* _Request_
Both the line containing "Describe how this" and the last line of the listing are included: write out exactly the lines from one to the other.

• • • • •

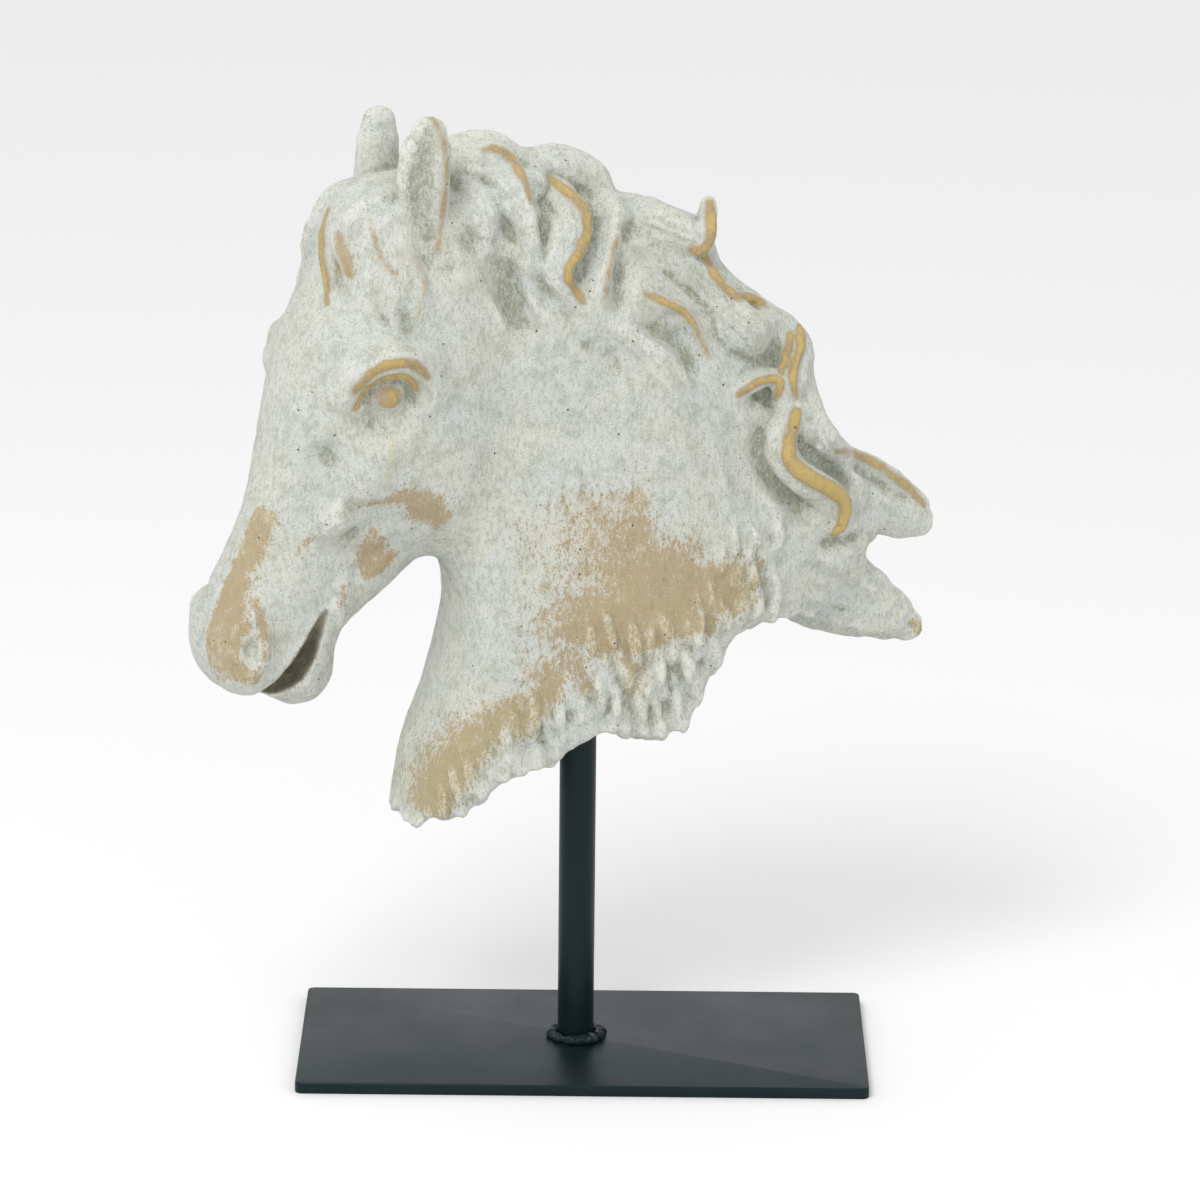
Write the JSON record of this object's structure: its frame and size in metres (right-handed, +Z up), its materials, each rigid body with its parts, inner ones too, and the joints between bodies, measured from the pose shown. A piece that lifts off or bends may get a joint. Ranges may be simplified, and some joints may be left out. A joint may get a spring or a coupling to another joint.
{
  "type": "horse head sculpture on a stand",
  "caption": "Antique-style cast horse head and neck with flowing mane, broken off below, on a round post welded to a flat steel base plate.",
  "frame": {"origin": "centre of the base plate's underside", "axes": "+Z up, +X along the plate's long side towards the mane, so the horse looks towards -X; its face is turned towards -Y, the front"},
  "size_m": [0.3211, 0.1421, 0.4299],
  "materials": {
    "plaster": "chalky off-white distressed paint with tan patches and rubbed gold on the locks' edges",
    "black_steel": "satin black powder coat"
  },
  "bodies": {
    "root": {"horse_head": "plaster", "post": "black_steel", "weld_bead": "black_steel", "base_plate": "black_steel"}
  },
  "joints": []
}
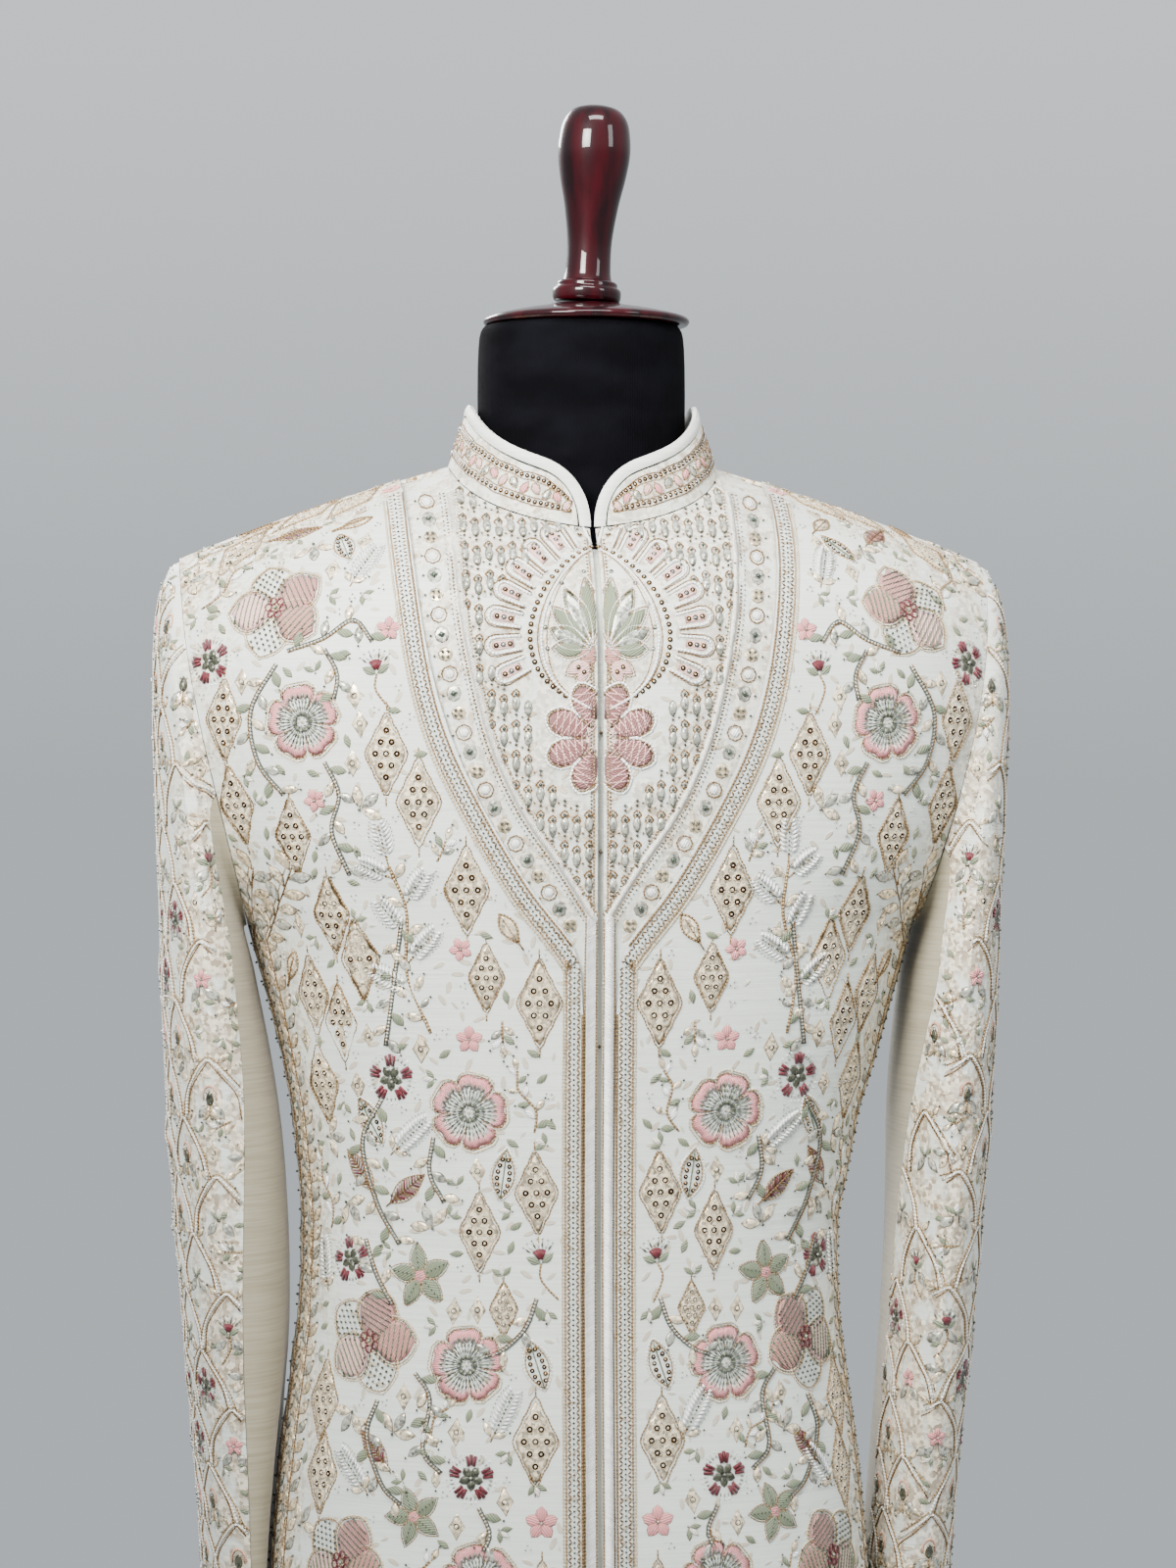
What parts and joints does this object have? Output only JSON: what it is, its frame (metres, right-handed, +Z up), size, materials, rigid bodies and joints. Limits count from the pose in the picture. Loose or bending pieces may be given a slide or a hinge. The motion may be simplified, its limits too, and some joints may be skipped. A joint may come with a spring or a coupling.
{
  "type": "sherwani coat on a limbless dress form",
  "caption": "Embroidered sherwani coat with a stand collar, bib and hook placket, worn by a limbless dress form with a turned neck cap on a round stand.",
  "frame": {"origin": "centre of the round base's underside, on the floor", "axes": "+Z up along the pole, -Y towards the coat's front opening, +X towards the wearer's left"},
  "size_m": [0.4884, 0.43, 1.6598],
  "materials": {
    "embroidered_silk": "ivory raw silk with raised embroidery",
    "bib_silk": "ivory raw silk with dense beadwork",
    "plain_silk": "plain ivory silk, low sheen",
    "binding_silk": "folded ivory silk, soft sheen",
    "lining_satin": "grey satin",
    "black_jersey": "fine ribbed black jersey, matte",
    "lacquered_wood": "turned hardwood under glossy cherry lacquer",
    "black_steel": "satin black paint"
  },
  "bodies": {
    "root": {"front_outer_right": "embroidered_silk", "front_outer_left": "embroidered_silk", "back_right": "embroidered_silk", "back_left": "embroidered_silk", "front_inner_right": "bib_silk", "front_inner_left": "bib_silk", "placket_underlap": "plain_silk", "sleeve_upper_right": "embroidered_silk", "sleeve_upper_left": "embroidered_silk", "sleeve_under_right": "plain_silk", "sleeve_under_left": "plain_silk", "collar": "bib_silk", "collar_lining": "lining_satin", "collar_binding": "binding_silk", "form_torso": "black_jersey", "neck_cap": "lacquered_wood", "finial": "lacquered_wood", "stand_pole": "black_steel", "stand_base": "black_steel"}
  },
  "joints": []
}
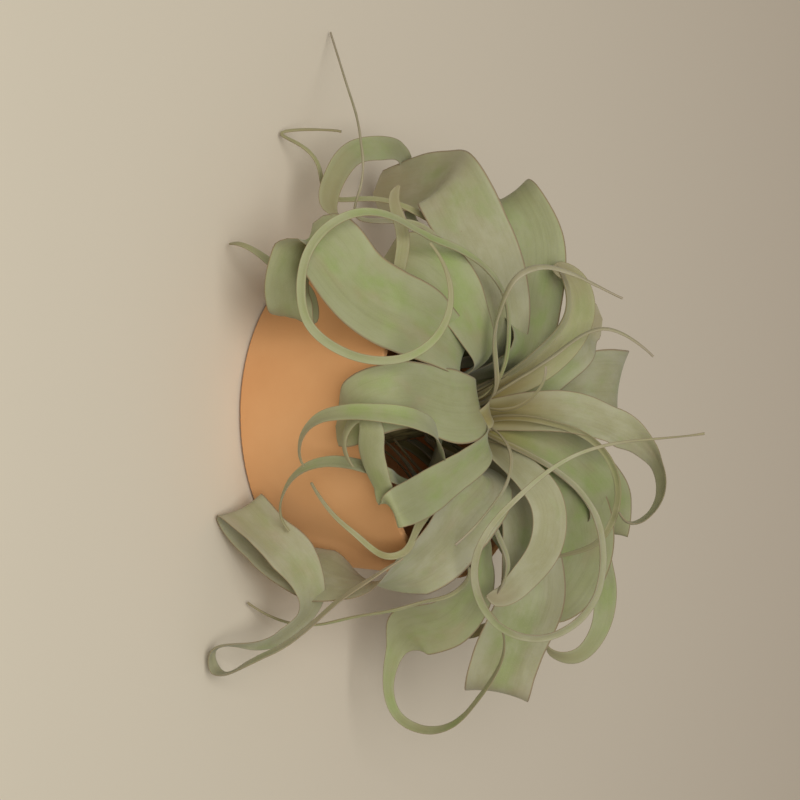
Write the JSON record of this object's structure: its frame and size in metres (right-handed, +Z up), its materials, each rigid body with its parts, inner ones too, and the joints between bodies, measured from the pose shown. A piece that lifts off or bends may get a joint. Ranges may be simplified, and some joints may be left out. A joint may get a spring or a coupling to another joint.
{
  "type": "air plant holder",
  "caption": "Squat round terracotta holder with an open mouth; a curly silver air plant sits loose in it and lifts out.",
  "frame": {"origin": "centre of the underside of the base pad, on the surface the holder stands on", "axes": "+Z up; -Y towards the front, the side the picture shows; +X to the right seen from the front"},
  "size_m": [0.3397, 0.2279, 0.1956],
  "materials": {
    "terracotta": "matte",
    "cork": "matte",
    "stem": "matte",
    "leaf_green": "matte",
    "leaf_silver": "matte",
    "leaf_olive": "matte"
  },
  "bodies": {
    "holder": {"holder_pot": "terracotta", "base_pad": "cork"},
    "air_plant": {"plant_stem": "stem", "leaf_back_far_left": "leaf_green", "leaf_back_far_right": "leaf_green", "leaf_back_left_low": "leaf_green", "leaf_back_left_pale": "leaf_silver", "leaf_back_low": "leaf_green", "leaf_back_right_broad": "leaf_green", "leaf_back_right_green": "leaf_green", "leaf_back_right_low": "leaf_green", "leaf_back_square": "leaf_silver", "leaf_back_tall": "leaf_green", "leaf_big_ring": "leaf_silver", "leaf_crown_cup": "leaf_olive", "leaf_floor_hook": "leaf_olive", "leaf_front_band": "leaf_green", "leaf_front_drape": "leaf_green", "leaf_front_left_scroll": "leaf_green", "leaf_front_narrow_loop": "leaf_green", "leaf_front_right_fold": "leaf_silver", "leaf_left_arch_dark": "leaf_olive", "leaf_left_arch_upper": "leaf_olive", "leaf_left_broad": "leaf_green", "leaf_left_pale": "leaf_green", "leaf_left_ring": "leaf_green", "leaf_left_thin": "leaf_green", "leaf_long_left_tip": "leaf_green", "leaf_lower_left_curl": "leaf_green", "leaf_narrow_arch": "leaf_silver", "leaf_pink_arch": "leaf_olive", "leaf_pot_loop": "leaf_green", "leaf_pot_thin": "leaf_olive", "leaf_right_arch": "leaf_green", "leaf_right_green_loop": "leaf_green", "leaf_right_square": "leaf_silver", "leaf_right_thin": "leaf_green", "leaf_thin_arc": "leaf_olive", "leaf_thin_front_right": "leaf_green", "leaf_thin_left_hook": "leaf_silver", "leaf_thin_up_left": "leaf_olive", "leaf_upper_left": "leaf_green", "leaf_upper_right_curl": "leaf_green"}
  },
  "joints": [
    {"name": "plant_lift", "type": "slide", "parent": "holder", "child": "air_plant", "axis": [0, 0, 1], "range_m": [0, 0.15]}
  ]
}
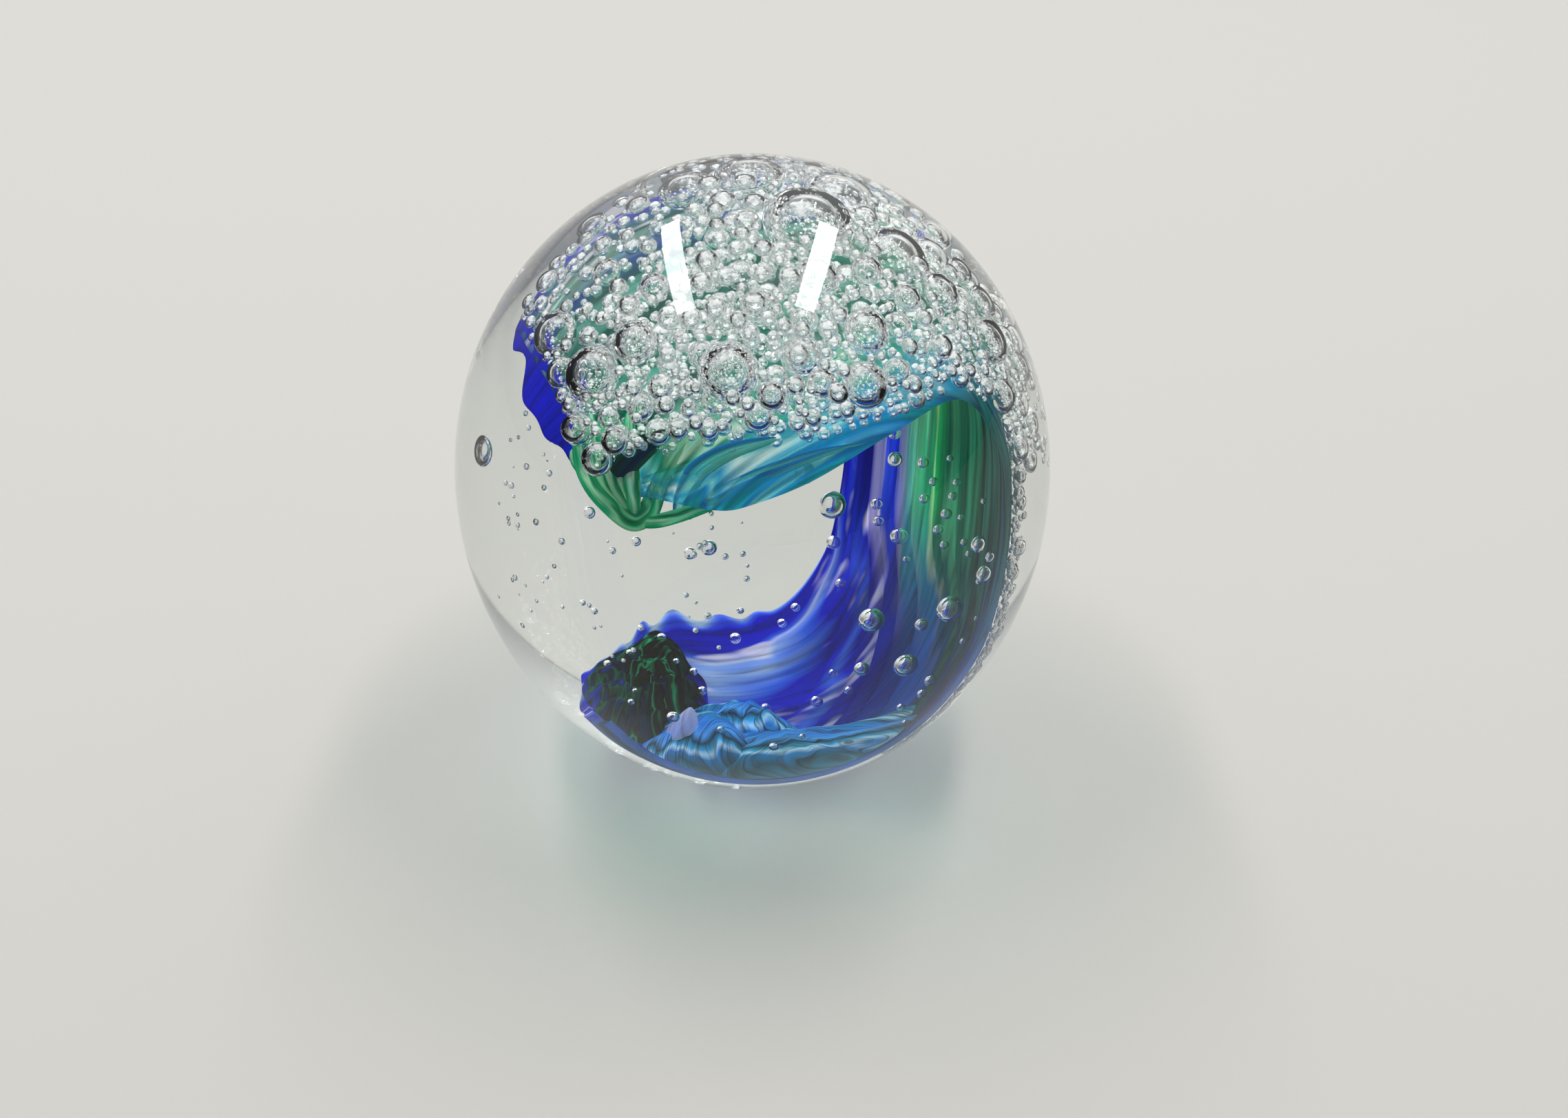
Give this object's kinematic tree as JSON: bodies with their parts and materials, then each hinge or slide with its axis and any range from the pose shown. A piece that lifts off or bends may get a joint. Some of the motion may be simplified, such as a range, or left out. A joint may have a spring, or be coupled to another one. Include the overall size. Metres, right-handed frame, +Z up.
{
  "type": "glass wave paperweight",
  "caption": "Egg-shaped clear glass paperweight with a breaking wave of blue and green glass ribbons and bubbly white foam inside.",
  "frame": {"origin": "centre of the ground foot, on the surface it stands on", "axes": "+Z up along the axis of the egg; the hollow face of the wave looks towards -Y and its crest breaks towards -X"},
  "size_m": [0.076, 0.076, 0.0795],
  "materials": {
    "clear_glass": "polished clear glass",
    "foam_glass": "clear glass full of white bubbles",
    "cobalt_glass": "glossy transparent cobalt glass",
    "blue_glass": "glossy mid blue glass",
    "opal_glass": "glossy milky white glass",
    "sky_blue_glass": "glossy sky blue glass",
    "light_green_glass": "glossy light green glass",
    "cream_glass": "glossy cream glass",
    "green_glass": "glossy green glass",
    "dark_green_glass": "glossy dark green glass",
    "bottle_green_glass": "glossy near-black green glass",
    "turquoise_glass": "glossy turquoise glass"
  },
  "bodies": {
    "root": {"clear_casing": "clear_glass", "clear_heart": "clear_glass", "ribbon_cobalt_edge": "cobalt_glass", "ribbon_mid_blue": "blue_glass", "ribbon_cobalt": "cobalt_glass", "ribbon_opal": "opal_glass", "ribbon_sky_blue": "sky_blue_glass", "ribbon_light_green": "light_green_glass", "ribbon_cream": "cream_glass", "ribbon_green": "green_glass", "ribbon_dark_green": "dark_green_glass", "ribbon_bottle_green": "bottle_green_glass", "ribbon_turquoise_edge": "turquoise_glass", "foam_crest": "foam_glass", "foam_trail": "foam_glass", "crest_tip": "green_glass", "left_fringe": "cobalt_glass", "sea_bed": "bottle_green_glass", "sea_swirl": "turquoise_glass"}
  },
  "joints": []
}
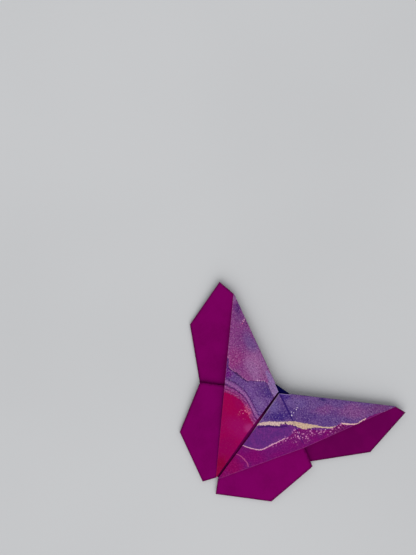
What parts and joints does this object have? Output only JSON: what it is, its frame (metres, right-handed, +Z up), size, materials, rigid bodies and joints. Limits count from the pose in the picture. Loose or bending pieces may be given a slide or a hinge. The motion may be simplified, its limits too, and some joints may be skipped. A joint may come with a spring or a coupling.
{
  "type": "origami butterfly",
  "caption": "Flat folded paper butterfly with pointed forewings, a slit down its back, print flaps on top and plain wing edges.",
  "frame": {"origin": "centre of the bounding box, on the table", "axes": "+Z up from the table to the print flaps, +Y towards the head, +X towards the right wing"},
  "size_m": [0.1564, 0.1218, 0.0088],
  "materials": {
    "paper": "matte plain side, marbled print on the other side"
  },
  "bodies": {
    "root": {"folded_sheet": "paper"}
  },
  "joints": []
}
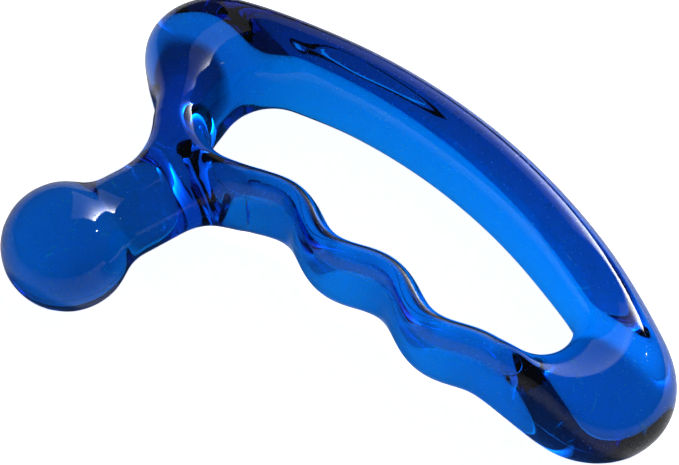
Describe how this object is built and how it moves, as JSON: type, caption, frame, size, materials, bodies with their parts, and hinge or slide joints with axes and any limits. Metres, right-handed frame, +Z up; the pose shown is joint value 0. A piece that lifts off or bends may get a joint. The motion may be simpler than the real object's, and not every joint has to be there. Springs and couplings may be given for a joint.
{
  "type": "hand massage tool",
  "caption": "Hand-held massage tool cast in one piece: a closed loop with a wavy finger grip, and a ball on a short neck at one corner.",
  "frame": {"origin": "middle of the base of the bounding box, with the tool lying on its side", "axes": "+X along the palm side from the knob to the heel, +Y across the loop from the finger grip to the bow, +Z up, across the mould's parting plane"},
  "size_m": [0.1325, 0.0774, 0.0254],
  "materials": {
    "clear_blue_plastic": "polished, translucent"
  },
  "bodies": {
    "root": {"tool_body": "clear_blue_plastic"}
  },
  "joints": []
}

• • • • •

* _Solution for this task_
Describe how this object is built and how it moves, as JSON: type, caption, frame, size, materials, bodies with their parts, and hinge or slide joints with axes and any limits. Metres, right-handed frame, +Z up; the pose shown is joint value 0. A piece that lifts off or bends may get a joint. The motion may be simpler than the real object's, and not every joint has to be there. Springs and couplings may be given for a joint.
{
  "type": "hand massage tool",
  "caption": "Hand-held massage tool cast in one piece: a closed loop with a wavy finger grip, and a ball on a short neck at one corner.",
  "frame": {"origin": "middle of the base of the bounding box, with the tool lying on its side", "axes": "+X along the palm side from the knob to the heel, +Y across the loop from the finger grip to the bow, +Z up, across the mould's parting plane"},
  "size_m": [0.1325, 0.0774, 0.0254],
  "materials": {
    "clear_blue_plastic": "polished, translucent"
  },
  "bodies": {
    "root": {"tool_body": "clear_blue_plastic"}
  },
  "joints": []
}